Once our testing is done, we’ll supply our information to Australian distribution network operators in the hope we’ll be able to better address the challenges that arise from increasing levels of PV-based electricity in distribution networks while improving power quality.

We’re trialling the Virtual Power Station thanks to funding support from ARENA.

We’re collaborating with SMA, The University of Newcastle, Tritium, Selectronic, Lend Lease and Ergon Energy to bring the Virtual Power Station to life.

Learn more about our pioneering energy research here.


  1. we do not need nuclear no way a much better idea is to have wave power around southern coastal areas for base load renewables as is used for garden island naval base in western Australia combined with batteries solar and wind . wave power is also used as a desalination plant directly when power is not needed so giving high quality water .
    as the csiro has shown a way to export hydrogen we have a way to export renewables and make money and help other counties towards a renewable future and far more cheaply than nuclear and of course far safer

  2. This is good innovation for solar energy but it is practical for residential customers compare to industrial and business area are heavily used the electricity.
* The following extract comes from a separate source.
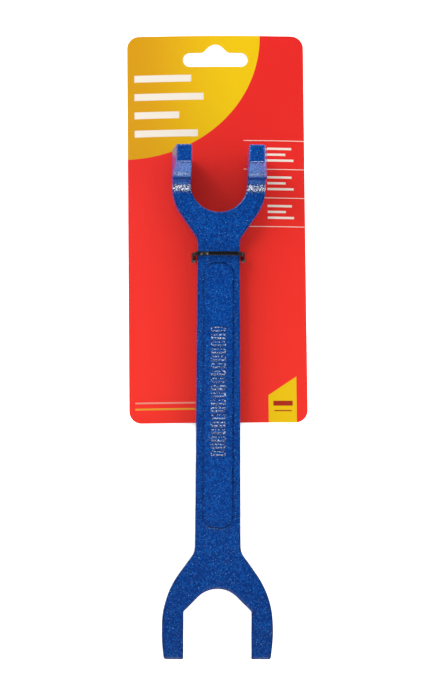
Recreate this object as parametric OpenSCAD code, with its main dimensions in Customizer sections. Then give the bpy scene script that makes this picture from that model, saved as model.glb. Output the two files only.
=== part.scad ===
// Basin wrench (back-nut wrench): one casting with a flat fork at one end and a fork
// cranked through 90 degrees at the other, tied to its hanging card with a cable tie.
// The wrench lies on its back: +Z is the front of the plate, +Y runs towards the small
// fork and the card's hanging slot, and the card's side edges stand on Z = 0.

/* [Casting] */
// Overall length, from the large fork's tips to the back of the small fork
wrench_len = 245; // [240:1:250]
// Thickness of the flat plate
plate_t = 8.5; // [7:0.5:9]
// Width of the shank at its neck, below the small fork
neck_w = 20.8; // [18:0.1:21]
// Width of the shank where it meets the large fork
shank_w = 22.4; // [21:0.1:22.6]

/* [Large fork] */
// Gap between the large jaws, for 3/4 in back nuts
large_gap = 32; // [30:0.5:34]
// Width over the large fork
large_w = 53.6; // [50:0.2:56]
// Width over the large fork at its tips
large_tip_w = 51.4; // [50:0.2:52]
// Radius of the arch at the bottom of the large mouth
large_arch_r = 13; // [11:0.5:14]
// Depth of the large mouth, from the tips to the top of its arch
large_depth = 33.4; // [32:0.2:36]

/* [Small fork] */
// Gap between the small jaws, for 1/2 in back nuts
small_gap = 27; // [25:0.5:28]
// Width over the small fork at its root
small_w = 45.8; // [43:0.2:48]
// Width over the small fork at its tips
small_tip_w = 42; // [40:0.2:43]
// Height of the prong tips above the back of the plate
prong_rise = 36; // [30:1:40]
// Thickness of a prong at its tip, along the wrench
prong_tip_t = 8.7; // [7:0.1:10]
// Lean of the prongs' front faces
prong_lean = 14; // [6:1:16]

/* [Raised panel] */
// Width of the raised panel along the shank
panel_w = 14.4; // [12:0.2:15]
// Length of the raised panel
panel_len = 128; // [110:1:130]
// Height of the raised panel above the plate
panel_h = 0.7; // [0.4:0.1:0.9]
// Number of cross ribs standing on the panel
rib_count = 18; // [6:1:20]
// Height of the ribs above the panel
rib_h = 0.5; // [0.3:0.1:0.5]

/* [Cable tie] */
// Width of the tie's strap
strap_w = 2.5; // [2:0.1:2.6]
// Thickness of the tie's strap
strap_t = 1.1; // [0.9:0.1:1.2]
// Distance of the tie from the large fork's tips
tie_y = 194.2; // [190:0.2:196]

/* [Hanging card] */
// Width of the card, measured straight across its bow
card_w = 87; // [80:1:90]
// Length of the card
card_len = 191; // [187:1:195]
// Thickness of the board
card_t = 0.9; // [0.6:0.1:0.9]
// Height of the underside of the card's crest above its side edges
card_bow = 4.4; // [4.4:0.1:5]
// Radius of the card's corners
card_corner_r = 6; // [3:0.5:10]
// Overall width of the hanging slot
slot_w = 32; // [30:0.5:34]
// How far the card hangs askew, turned about the tie
card_turn = 0.76; // [-2:0.01:2]
// How far the card sits to the right of the wrench's centreline
card_shift = -0.5; // [-1:0.1:1]

/* [Hidden] */
$fn = 96;
eps = 0.01;

// Overall layout: the card reaches past the small fork, the large fork past the card
card_y0 = 113.5;
total_len = card_y0 + card_len;
wrench_gap = 0.3;
wrench_z = card_bow + card_t + wrench_gap;

// Casting: corners of the plan outline, measured from the large fork's tips
large_shoulder_y = 51.3;
large_side_y = 29.9;
large_side_r = 43;
large_tip_y = 9;
large_tip_r = 1.2;
neck_y = 196.5;
small_neck_y = 202.4;
small_shoulder_y = 220.6;
small_centre_y = 229.4;
tip_chamfer = 0.8;
back_draft = 1.2;
prong_fillet_r = 4.5;
prong_shoulder_z = 18;
prong_shoulder_r = 20;
crank_corner_r = 6;
panel_y0 = 62.6;
rib_y0 = 97.5;
rib_y1 = 159.1;
rib_w = 6.8;
rib_l = 1.7;

// Tie: the loop stands clear of the shank, and its head lies under the card's crest
loop_half_w = 12.8;
loop_z0 = 2.65;
loop_z1 = 16.7;
loop_crown = 0.9;
loop_bottom_r = 2.2;
loop_top_r = 3.2;
loop_crown_r = 60;
head_z0 = 0.25;
head_h = 3.6;
head_x0 = -2.9;
head_len = 5.2;
head_w = 4.6;
pawl_slot_x0 = -1.4;
pawl_slot_len = 2.4;
pawl_slot_w = 2.9;
pawl_w = 2.4;

// Card: the slot's place above its bottom edge, and the radius of its bow
bow_r = (pow(card_w / 2, 2) + pow(card_bow, 2)) / (2 * card_bow);
slot_y = 179;
slot_h = 7;
slot_bump_h = 3.9;
slot_bump_w = 4.4;
slot_bump_base_w = 12.4;
tie_slot_w = 1.8;
tie_slot_h = 4.6;
tie_slot_r = 0.4;

function unit(v) = v / norm(v);

// Points of the arc of radius r that rounds corner b between a and c
function corner_arc(a, b, c, r, n) =
    let (u = unit(a - b), v = unit(c - b))
    let (half = acos(u * v) / 2)
    let (start = b + u * r / tan(half), end = b + v * r / tan(half))
    let (centre = b + unit(u + v) * r / sin(half))
    let (from = start - centre, to = end - centre)
    let (a0 = atan2(from.y, from.x), a1 = atan2(to.y, to.x))
    let (turn = (a1 - a0 + 540) % 360 - 180)
    [for (i = [0:n]) centre + r * [cos(a0 + turn * i / n), sin(a0 + turn * i / n)]];

// A closed outline from corners [x, y, radius], with n steps on each rounded corner
function rounded(corners, n = 8) =
    let (m = len(corners), p = [for (c = corners) [c.x, c.y]])
    [for (i = [0:m - 1])
        each (corners[i].z == 0
            ? [p[i]]
            : corner_arc(p[(i + m - 1) % m], p[i], p[(i + 1) % m], corners[i].z, n))];

// Corners given for the right half only, then any on the centreline, then the mirror images
function both_sides(half, middle = []) =
    concat(half, middle, [for (i = [len(half) - 1:-1:0]) [-half[i].x, half[i].y, half[i].z]]);

function box_corners(w, h, r) = both_sides([[w / 2, 0, r], [w / 2, h, r]]);

// Stands an XZ profile up and extrudes it along Y, about Y = 0
module along_y(length) {
    rotate([90, 0, 0]) linear_extrude(length, center = true) children();
}

// Stands a YZ profile up and extrudes it along X, about X = 0
module along_x(length) {
    rotate([90, 0, 90]) linear_extrude(length, center = true) children();
}

// Plan of the casting, with both mouths still closed
module casting_plan() {
    polygon(rounded(both_sides([
        [large_tip_w / 2, 0, large_tip_r],
        [large_w / 2, large_tip_y, 60],
        [large_w / 2, large_side_y, large_side_r],
        [shank_w / 2, large_shoulder_y, 8],
        [neck_w / 2, neck_y, 60],
        [neck_w / 2, small_neck_y, 7],
        [small_w / 2, small_shoulder_y, small_w / 2],
        [small_w / 2, wrench_len, 0]])));
}

// Side view of the casting: the plate, and the crank that carries the prongs
module casting_side() {
    tip_y = wrench_len - back_draft;
    root_y = tip_y - prong_tip_t - (prong_rise - plate_t) * tan(prong_lean);
    polygon(rounded([
        [0, 0, 0],
        [wrench_len, 0, crank_corner_r],
        [tip_y, prong_rise, 1],
        [tip_y - prong_tip_t, prong_rise, 1],
        [root_y, plate_t, prong_fillet_r],
        [0, plate_t, 0]]));
}

// End view of the casting: the prongs narrow towards their tips
module casting_end() {
    polygon(rounded(both_sides([
        [large_w, -1, 0],
        [large_w, plate_t, 0],
        [small_w / 2, plate_t, 0],
        [small_w / 2, prong_shoulder_z, prong_shoulder_r],
        [small_tip_w / 2, prong_rise, 1.5]])));
}

// Large mouth: parallel jaws, and bevels at 45 degrees that meet in a round arch
module large_mouth() {
    jaw_x = large_gap / 2;
    apex_y = large_depth + large_arch_r * (sqrt(2) - 1);
    polygon(rounded(both_sides([
        [jaw_x + tip_chamfer + 1, -1, 0],
        [jaw_x, tip_chamfer, 0],
        [jaw_x, apex_y - jaw_x, 0]],
        [[0, apex_y, large_arch_r]]), 24));
}

// Small mouth: a U whose straight sides run out between the prongs
module small_mouth() {
    translate([0, small_centre_y]) circle(small_gap / 2);
    translate([-small_gap / 2, small_centre_y]) square([small_gap, wrench_len]);
}

// Raised panel on the front of the shank, with plain cross ribs on it
module panel() {
    pitch = (rib_y1 - rib_y0 - rib_l) / (rib_count - 1);
    translate([0, panel_y0, plate_t - 1])
        linear_extrude(1 + panel_h) polygon(rounded(box_corners(panel_w, panel_len, 5.8)));
    for (i = [0:rib_count - 1])
        translate([0, rib_y0 + i * pitch, plate_t])
            linear_extrude(panel_h + rib_h) polygon(rounded(box_corners(rib_w, rib_l, 0.8), 4));
}

module wrench_casting() {
    color("royalblue") translate([0, -total_len / 2, wrench_z]) {
        difference() {
            intersection() {
                linear_extrude(prong_rise) casting_plan();
                along_x(2 * large_w) casting_side();
                translate([0, wrench_len / 2, 0]) along_y(2 * wrench_len) casting_end();
            }
            translate([0, 0, -1]) linear_extrude(prong_rise + 2) {
                large_mouth();
                small_mouth();
            }
        }
        panel();
    }
}

// Outline of the tie's loop, shrunk all round by inset
module loop_outline(inset) {
    polygon(rounded([
        [-loop_half_w + inset, loop_z0 + inset, loop_bottom_r - inset],
        [loop_half_w - inset, loop_z0 + inset, loop_bottom_r - inset],
        [loop_half_w - inset, loop_z1 - inset, loop_top_r - inset],
        [0, loop_z1 + loop_crown - inset, loop_crown_r - inset],
        [-loop_half_w + inset, loop_z1 - inset, loop_top_r - inset]]));
}

// The tie is one moulding: the strap leaves one side of the head, goes round the shank
// and through both slits in the card, and its trimmed tail dives into the head's slot
module cable_tie() {
    color("black") translate([0, tie_y - total_len / 2, 0]) {
        difference() {
            union() {
                along_y(strap_w) difference() {
                    loop_outline(0);
                    loop_outline(strap_t);
                }
                translate([head_x0, -head_w / 2, head_z0]) cube([head_len, head_w, head_h]);
            }
            translate([pawl_slot_x0, -pawl_slot_w / 2, head_z0 - 1])
                cube([pawl_slot_len, pawl_slot_w, head_h + 2]);
        }
        translate([pawl_slot_x0 + pawl_slot_len - strap_t, -strap_w / 2, head_z0])
            cube([strap_t + eps, strap_w, loop_z0 + strap_t - head_z0]);
    }
}

// The head's locking tongue, which leans against the tail
module tie_pawl() {
    foot = [pawl_slot_x0 + 0.1, head_z0 + 0.35];
    color("dimgray") translate([0, tie_y - total_len / 2, 0]) along_y(pawl_w)
        polygon([foot, foot + [0.5, 0], foot + [1.1, 2.1], foot + [0.5, 2.1]]);
}

// Hanging slot about its centre: a flat slot with a soft bump in its upper edge
module hanging_slot() {
    polygon(rounded(both_sides([
        [slot_w / 2, -slot_h / 2, 3.4],
        [slot_w / 2, slot_h / 2, 3.4],
        [slot_bump_base_w / 2, slot_h / 2, 2.4],
        [slot_bump_w / 2, slot_h / 2 + slot_bump_h, 2.6]])));
}

// Plan of the card about the tie, with the hanging slot and a slit for each side of the strap
module card_plan() {
    difference() {
        translate([card_shift, card_y0 - tie_y]) difference() {
            polygon(rounded(box_corners(card_w, card_len, card_corner_r)));
            translate([0, slot_y]) hanging_slot();
        }
        for (side = [-1, 1])
            translate([side * (loop_half_w - strap_t / 2), -tie_slot_h / 2])
                polygon(rounded(box_corners(tie_slot_w, tie_slot_h, tie_slot_r), 4));
    }
}

// Board bowed across its width: its side edges are on Z = 0 and its crest is over the tie's head
module hang_card() {
    color("crimson") translate([0, tie_y - total_len / 2, 0]) rotate(card_turn) intersection() {
        translate([0, 0, -1]) linear_extrude(card_bow + card_t + 2) card_plan();
        translate([card_shift, 0, card_bow - bow_r]) along_y(2 * total_len) difference() {
            circle(bow_r + card_t, $fn = 720);
            circle(bow_r, $fn = 720);
        }
    }
}

wrench_casting();
cable_tie();
tie_pawl();
hang_card();
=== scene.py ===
"""Basin wrench tied to its hanging card: the looks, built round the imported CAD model.

Shapes are worked out in millimetres and turned into metres when a piece is made. The
casting, the tie and its tongue are each a signed distance function, which one mesher
turns into a fine mesh with round edges. The card is cut from a flat outline and bowed.
"""
import math

import bmesh
import bpy
import numpy as np
from mathutils import Matrix, Vector, noise


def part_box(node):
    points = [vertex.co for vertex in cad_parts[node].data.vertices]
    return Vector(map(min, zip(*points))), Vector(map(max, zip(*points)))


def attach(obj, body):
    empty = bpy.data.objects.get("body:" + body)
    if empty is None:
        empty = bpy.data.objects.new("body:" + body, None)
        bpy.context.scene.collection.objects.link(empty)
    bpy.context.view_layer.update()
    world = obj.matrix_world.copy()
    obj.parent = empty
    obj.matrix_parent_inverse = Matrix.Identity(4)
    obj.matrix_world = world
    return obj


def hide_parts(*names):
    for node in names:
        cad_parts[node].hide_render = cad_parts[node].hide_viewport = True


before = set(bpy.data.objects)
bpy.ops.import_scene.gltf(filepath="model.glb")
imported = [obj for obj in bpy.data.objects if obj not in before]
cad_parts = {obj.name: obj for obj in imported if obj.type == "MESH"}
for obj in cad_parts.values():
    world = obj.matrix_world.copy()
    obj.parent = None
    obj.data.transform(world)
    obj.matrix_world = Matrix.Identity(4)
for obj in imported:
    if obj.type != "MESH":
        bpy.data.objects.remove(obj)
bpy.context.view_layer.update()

MM = 0.001

# Casting, measured from the large fork's tips and from the back of the plate
WRENCH_LEN = 245
PLATE_T = 8.5
LARGE_GAP = 32
LARGE_DEPTH = 33.4
LARGE_ARCH_R = 13
SMALL_GAP = 27
SMALL_CENTRE_Y = 229.4
PRONG_RISE = 36
PRONG_TIP_Y = (235.1, 243.8)
PRONG_ROOT_Y = 228.24
PRONG_SHOULDER_Z = 18
FILLET_Y = 227
PRONG_NARROWING = 1.9
PANEL = (14.4, 128, 62.6, 0.7)
PANEL_CORNER_R = 5.8
RIB_COUNT = 18
RIB_SPAN = (97.5, 159.1)
RIB_SIZE = (6.8, 1.7, 0.5)
RIB_CORNER_R = 0.5
DRAFT = 0.3
PARTING_RIDGE = 0.1
WALL_CORNER_R = 0.7
EDGE_R = 0.6
PAST = 20
CASTING_STEPS = (0.5, 0.55, 0.5)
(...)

  3. A Virtual Power Station as described is a great idea; having the ability to smooth solar power capacity which inevitably is modulated by passing cloud masses. However, extended and/or extensive cloudy periods will present significant problems. The Division of Energy Technology, long since redirected, for several years recorded insolation levels throughout much of Australia. As I recall, insolation measurements in Victoria did not support solar as a reliable energy source, particularly during winter months. Maintenance of current power capacity is necessary to cater for high energy demand over extended periods. Nuclear energy could buffer solar energy systems, ensuring reliable power supply over prolong periods. This needs consideration when costing large scale solar energy applications.